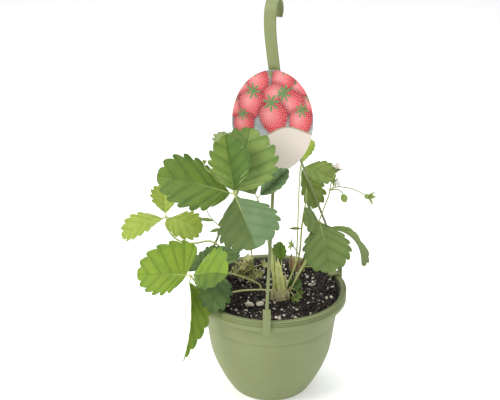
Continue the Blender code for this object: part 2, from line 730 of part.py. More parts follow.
def spray_right():
    """The tall spray: two flowers, a nodding bud, a spent calyx and a side stem."""
    fork = (0.0708, 0.006, 0.2655)
    pieces = [
        main_stem("spray_right", 0.8, (0.025, -0.010, 0.146), (0.036, -0.005, 0.163),
                  (0.045, 0.000, 0.181), (0.053, 0.003, 0.202), (0.060, 0.006, 0.228),
                  (0.070, 0.006, 0.259), (0.071, 0.006, 0.267)),
        pedicel(fork, (0.0725, 0.005, 0.275), (0.0770, 0.003, 0.290)),
        pedicel(fork, (0.0745, 0.000, 0.272), (0.0745, -0.004, 0.279)),
        pedicel(fork, (0.0790, 0.001, 0.2690), (0.0845, -0.003, 0.2675),
                (0.0865, -0.004, 0.2640), spacing=0.006),
        pedicel(fork, (0.0800, 0.008, 0.2695), (0.0960, 0.008, 0.2675),
                (0.1080, 0.008, 0.2625), (0.1170, 0.008, 0.2570), spacing=0.010),
        tube("side", [(0.0385, -0.0035, 0.1675), (0.0470, -0.003, 0.1665),
                      (0.0560, -0.002, 0.1670)], 0.0008, 0.7),
        berry("bud", (0.0880, -0.0042, 0.2595), (0.3, 0.0, -1.0), 0.0042, 0.011),
    ]
    for centre, axis, size, _ in FLOWERS.values():
        pieces += flower_calyx(centre, axis, size, 34)
    pieces += flower_calyx((0.1180, 0.0080, 0.2565), (0.9, 0.0, -0.25), 0.0120, 40, 0.5)
    return fuse("spray_right", pieces, "stem")


def spray_middle():
    """The thick middle stem with a bract and an old calyx on an arching stalk."""
    pieces = [
        main_stem("spray_middle", 0.75, (0.020, -0.004, 0.140), (0.032, 0.010, 0.166),
                  (0.036, 0.012, 0.180), (0.038, 0.014, 0.212), (0.040, 0.014, 0.230),
                  (0.0427, 0.0115, 0.251), (0.0426, 0.0115, 0.266)),
        bract((0.0375, 0.0140, 0.211), (0.022, 0.008, 0.2135), 0.0045),
        pedicel((0.0352, 0.0120, 0.1745), (0.0310, 0.0095, 0.1840),
                (0.0265, 0.0060, 0.1915)),
    ]
    pieces += flower_calyx((0.0258, 0.0055, 0.1925), (-0.9, -0.3, 0.3), 0.0075, 20)
    return fuse("spray_middle", pieces, "stem")


def spray_left():
    """The thin left stem with two bracts and a tiny bud."""
    pieces = [
        main_stem("spray_left", 0.75, (-0.044, 0.036, 0.150), (-0.0575, 0.035, 0.189),
                  (-0.063, 0.030, 0.205), (-0.068, 0.028, 0.211), (-0.079, 0.022, 0.229),
                  (-0.083, 0.016, 0.262), (-0.082, 0.012, 0.298)),
        bract((-0.072, 0.0255, 0.2165), (-0.091, 0.030, 0.2175)),
        bract((-0.0625, 0.0300, 0.2035), (-0.077, 0.026, 0.2010)),
    ]
    pieces += flower_calyx((-0.082, 0.012, 0.299), (0.0, -0.2, 1.0), 0.0045, 60)
    return fuse("spray_left", pieces, "stem")


def spray_low():
    """The low spray of old calyces on thin stalks beside the left crown."""
    fork = (-0.0205, 0.0400, 0.1415)
    ends = (((-0.0278, 0.0320, 0.1604), (-0.2, -0.3, 1.0)),
            ((-0.0431, 0.0220, 0.1483), (-1.0, -0.4, 0.3)),
            ((-0.0156, 0.0230, 0.1440), (0.2, -1.0, 0.4)))
    pieces = [main_stem("spray_low", 0.9, (-0.0240, 0.0480, 0.1390), fork)]
    for end, axis in ends:
        middle = (Vector(fork) + Vector(end)) / 2 + Vector((0.0, 0.0, 0.0030))
        pieces.append(pedicel(fork, middle, end))
        pieces += flower_calyx(end, axis, 0.0075, 25)
    return fuse("spray_low", pieces, "stem")


def flowers():
    """The white petals of each flower, and the open one's yellow middle."""
    for name, (centre, axis, size, lift) in FLOWERS.items():
        axis = Vector(axis).normalized()
        seat = Vector(centre) + axis * 0.0019
        bm = bmesh.new()
        bmesh.ops.create_cone(bm, cap_ends=True, segments=10, radius1=0.0013,
                              radius2=0.0018, depth=0.0011)
        disc = mesh_object("disc", bm)
        disc.matrix_world = (Matrix.Translation(seat)
                             @ axis.to_track_quat("Z", "Y").to_matrix().to_4x4())
        pieces = [as_mesh(disc)]
        for blade in star(seat, axis, 5, size, size * 0.55, lift, 0.6, 0.0009,
                          blunt=0.45, wedge=0.9, fold=-8.0, rows=3):
            pieces.append(blade_sheet("petal", Vector(blade.base), blade, 0.0006))
        fuse(f"petals_{name}", pieces, "petal")
    centre, axis, *_ = FLOWERS["open"]
    axis = Vector(axis).normalized()
    eye = berry("eye_open", Vector(centre) + axis * 0.0043, axis, 0.0012, 0.0024)
    eye.data.materials.append(material("eye"))


def crowns():
    """The short woody crowns with the old leaf bases that sheathe them."""
    for name, (x, y, radius) in CROWNS.items():
        bm = bmesh.new()
        bmesh.ops.create_cone(bm, cap_ends=True, segments=12, radius1=radius,
                              radius2=radius * 0.62, depth=CROWN_TOP - ROOT_Z)
        stub = mesh_object(name, bm)
        stub.location = (x, y, (CROWN_TOP + ROOT_Z) / 2)
        pieces = [as_mesh(stub)]
        top = Vector((x, y, CROWN_TOP - 0.0035))
        for blade in star(top, (0, 0, 1), CROWN_SCALES, 0.012, radius * 1.05, 80, 0.4,
                          radius * 0.55, blunt=0.8, wedge=0.3):
            pieces.append(blade_sheet("scale", Vector(blade.base), blade))
        fuse(name, pieces, "crown")


def perlite(ground):
    """The two large white perlite lumps, each resting on the soil."""
    for index, (x, y, size) in enumerate(PERLITE):
        bm = bmesh.new()
        bmesh.ops.create_icosphere(bm, subdivisions=2, radius=1.0)
        for vert in bm.verts:
            vert.co *= 1.0 + 0.28 * noise.noise(vert.co * 1.4 + Vector((index, 0.0, 5.0)))
            vert.co = Vector((x, y, 0.0)) + vert.co * Vector(size)
        drop = 1.0
        for vert in bm.verts:
            start = Vector((vert.co.x, vert.co.y, POT_H))
            hit, place, _, _ = ground.ray_cast(start, Vector((0.0, 0.0, -1.0)))
            if hit:
                drop = min(drop, vert.co.z - place.z)
        bmesh.ops.translate(bm, verts=bm.verts, vec=(0.0, 0.0, GAP - drop))
        lump = mesh_object(f"perlite_{index}", bm)
        lump.data.materials.append(material("perlite"))


def stem_holes():
    """Plan place and radius of each hole in the soil."""
    holes = [(x, y, radius + CROWN_HOLE) for x, y, radius in CROWNS.values()]
    for spec in LEAVES:
        x, y, _ = spec.stalk[0]
        holes.append((x, y, spec.radius + STEM_HOLE))
    for crown, bearing, radius in SPRAY_ROOTS.values():
        holes.append((*crown_spot(crown, bearing), radius + STEM_HOLE))
    return holes


def main():
    for obj in list(bpy.data.objects):
        bpy.data.objects.remove(obj)
    collection(PARTS)
    pot()
    perlite(soil(stem_holes()))
    hanger()
    card()
    crowns()
    for spec in LEAVES:
        leaf(spec)
    spray_right()
    spray_middle()
    spray_left()
    spray_low()
    flowers()
    for obj in collection(CUTTERS).objects:
        obj.hide_render = True
        obj.display_type = "WIRE"


main()
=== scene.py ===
"""Potted strawberry plant: the fine forms and the finishes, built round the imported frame.

Every piece is made in the frame's own coordinates, in metres with +Z up and the origin
at the centre of the pot's base, and takes the place of the plain solid that it refines.
"""

import logging
import math
import random
from dataclasses import dataclass
from enum import Enum
from typing import Callable, Sequence

import bpy
from bpy.types import Material, Node, NodeSocket, NodeTree, Object
from mathutils import Matrix, Vector, noise


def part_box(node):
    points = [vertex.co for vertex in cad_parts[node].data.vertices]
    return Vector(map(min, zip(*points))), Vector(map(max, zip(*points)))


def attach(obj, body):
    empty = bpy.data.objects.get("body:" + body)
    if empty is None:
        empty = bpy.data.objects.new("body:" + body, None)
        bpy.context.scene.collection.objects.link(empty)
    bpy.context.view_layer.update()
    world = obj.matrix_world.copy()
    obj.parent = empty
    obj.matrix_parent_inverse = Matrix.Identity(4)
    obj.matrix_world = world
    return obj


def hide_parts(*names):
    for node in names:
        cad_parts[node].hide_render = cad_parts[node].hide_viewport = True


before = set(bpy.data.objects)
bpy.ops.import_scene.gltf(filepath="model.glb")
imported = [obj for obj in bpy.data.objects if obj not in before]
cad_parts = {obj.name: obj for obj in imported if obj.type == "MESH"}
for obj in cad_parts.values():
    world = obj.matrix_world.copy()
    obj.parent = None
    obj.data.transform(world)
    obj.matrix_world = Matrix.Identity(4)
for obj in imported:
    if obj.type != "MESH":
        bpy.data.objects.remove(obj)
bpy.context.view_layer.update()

LOG = logging.getLogger("strawberry_plant")
BODY = "root"
UP = Vector((0.0, 0.0, 1.0))
MM = 0.001

_, POT_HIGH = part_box("pot")
RIM_R = POT_HIGH.x                # outer radius of the rolled rim
POT_H = POT_HIGH.z                # height of the rim
SOIL_Z = POT_H - 5.5 * MM         # mean level of the compost
WALL_REACH = RIM_R - 5.7 * MM     # radius inside which the pot meets the soil
GAP = 0.3 * MM                    # clearance between neighbouring pieces
SEAM = 1e-6                       # distance within which two points are one

Point = Sequence[float]


# --- small tools ------------------------------------------------------------

def linear(code: str) -> tuple[float, float, float, float]:
    """Turns an sRGB hex colour into a linear one.

    Args:
        code: the colour as "#rrggbb".

    Returns:
        Red, green, blue and an alpha of one.
    """
    shares = [int(code[start:start + 2], 16) / 255.0 for start in (1, 3, 5)]
    red, green, blue = (share / 12.92 if share <= 0.04045
                        else ((share + 0.055) / 1.055) ** 2.4 for share in shares)
    return red, green, blue, 1.0


def add_node(tree: NodeTree, kind: str, *values: object, **settings: object) -> Node:
    """Adds a node to a tree with its settings, values and links.

    Args:
        tree: the material's or group's node tree.
        kind: the node's type, without the "ShaderNode" that most of them start with.
        *values: what goes into its first inputs, in their order, or one dictionary of
            it by the inputs' names or numbers. A socket is linked, and a node stands
            for its first output.
        **settings: the node's own settings.

    Returns:
        The new node.
    """
    made = tree.nodes.new(kind if kind.startswith("NodeGroup") else "ShaderNode" + kind)
    for name, value in settings.items():
        setattr(made, name, value)
    named_ones = bool(values) and isinstance(values[0], dict)
    for key, value in (values[0] if named_ones else dict(enumerate(values))).items():
        source = value.outputs[0] if isinstance(value, Node) else value
        if isinstance(source, NodeSocket):
            tree.links.new(source, made.inputs[key])
        else:
            made.inputs[key].default_value = source
    return made


def new_material(name: str) -> tuple[Material, NodeTree]:
    """Starts a material with no nodes.

    Args:
        name: the real material's name.

    Returns:
        The material and its empty node tree.
    """
    made = bpy.data.materials.new(name)
    made.use_nodes = True
    made.node_tree.nodes.clear()
    return made, made.node_tree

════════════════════

◆ WRITTEN REQUEST ◆
Copy out exactly the lines running from the one with "obj.parent = empty" to the one with "imported = [obj", including both ends, and nothing more.

◆ EXERCISE OUTPUT ◆
    obj.parent = empty
    obj.matrix_parent_inverse = Matrix.Identity(4)
    obj.matrix_world = world
    return obj


def hide_parts(*names):
    for node in names:
        cad_parts[node].hide_render = cad_parts[node].hide_viewport = True


before = set(bpy.data.objects)
bpy.ops.import_scene.gltf(filepath="model.glb")
imported = [obj for obj in bpy.data.objects if obj not in before]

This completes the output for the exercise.